The Kingdom of Ierendi
- Author: Anne Gray McCready
- Genre: Role-playing game
- Publisher: TSR
- Publication date: 1987
- Pages: 64

= The Kingdom of Ierendi =

Tabletop role-playing game supplement for Dungeons & Dragons

The Kingdom of Ierendi is an accessory for the Dungeons & Dragons fantasy role-playing game.

==Contents==
The Kingdom of Ierendi is a campaign setting supplement which presents the island archipelago of Ierendi, populated by pirates but which tries to appear to outsiders as a tropical paradise.
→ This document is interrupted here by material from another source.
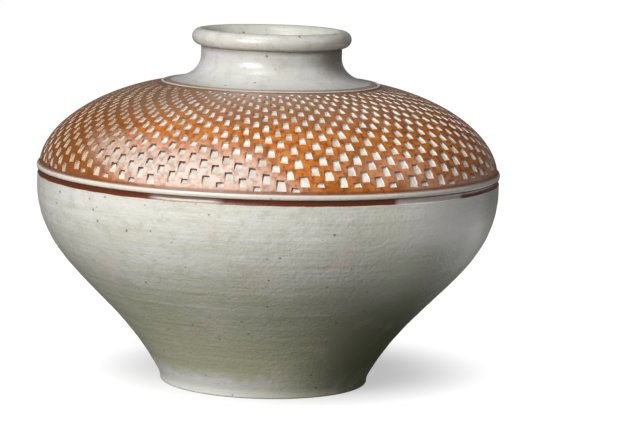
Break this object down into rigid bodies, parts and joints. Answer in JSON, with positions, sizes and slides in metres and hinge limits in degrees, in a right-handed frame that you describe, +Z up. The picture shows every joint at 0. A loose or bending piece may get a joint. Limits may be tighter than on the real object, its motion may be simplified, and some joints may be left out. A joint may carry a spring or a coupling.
{
  "type": "floor vase",
  "caption": "Wide stoneware floor vase: ring foot, bowl-shaped lower half, beaded belt, low domed shoulder, short flared neck and rolled rim, hollow inside.",
  "frame": {"origin": "centre of the foot, on the surface that the vase stands on", "axes": "+Z up along the axis of turning; the picture's camera looks along +Y"},
  "size_m": [0.424, 0.424, 0.324],
  "materials": {
    "body_glaze": "satin cream-grey ash glaze with small iron specks",
    "iron_slip": "satin rust-brown iron slip under glaze, cut through by small notches",
    "bead_glaze": "satin pale cream glaze",
    "foot_glaze": "satin cream-grey glaze, wiped off the resting face"
  },
  "bodies": {
    "root": {"foot_ring": "foot_glaze", "lower_section": "body_glaze", "belt_bead": "bead_glaze", "shoulder_section": "iron_slip", "neck_fillet": "bead_glaze", "neck_collar": "body_glaze", "rolled_rim": "body_glaze"}
  },
  "joints": []
}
The Kingdom of Ierendi is the fourth in the series of Gazetteers detailing the D&D game world, providing a tour of the Ierendi Isles. The gazetteer details the history, politics, and economics of Ierendi, and also includes a simple board game for resolving large naval conflicts. Plot outlines for all levels of play are sprinkled liberally throughout the text.

==Publication history==
GAZ4 The Kingdom of Ierendi was written by Anne Gray McCready, with a cover by Clyde Caldwell and interior illustrations by Stephen Fabian, and was published by TSR in 1987 as a 64-page booklet with a counter sheet, a large color map, and an outer folder.

==Reception==
Jim Bambra briefly reviewed The Kingdom of Ierendi for Dragon magazine #132 (April 1988). Bambra described this gazetteer as "a colorful tour of the paradise of the Ierendi Isles", and felt that the plot outlines provided make the Islands "an ideal playground for any party. Whether you're looking for a new setting or simply skimming for new ideas, Ierendi has lots to recommend it."

In his 1991 book Heroic Worlds, Lawrence Schick calls The Kingdom of Ierendi "Perhaps the least credible of the GAZ series."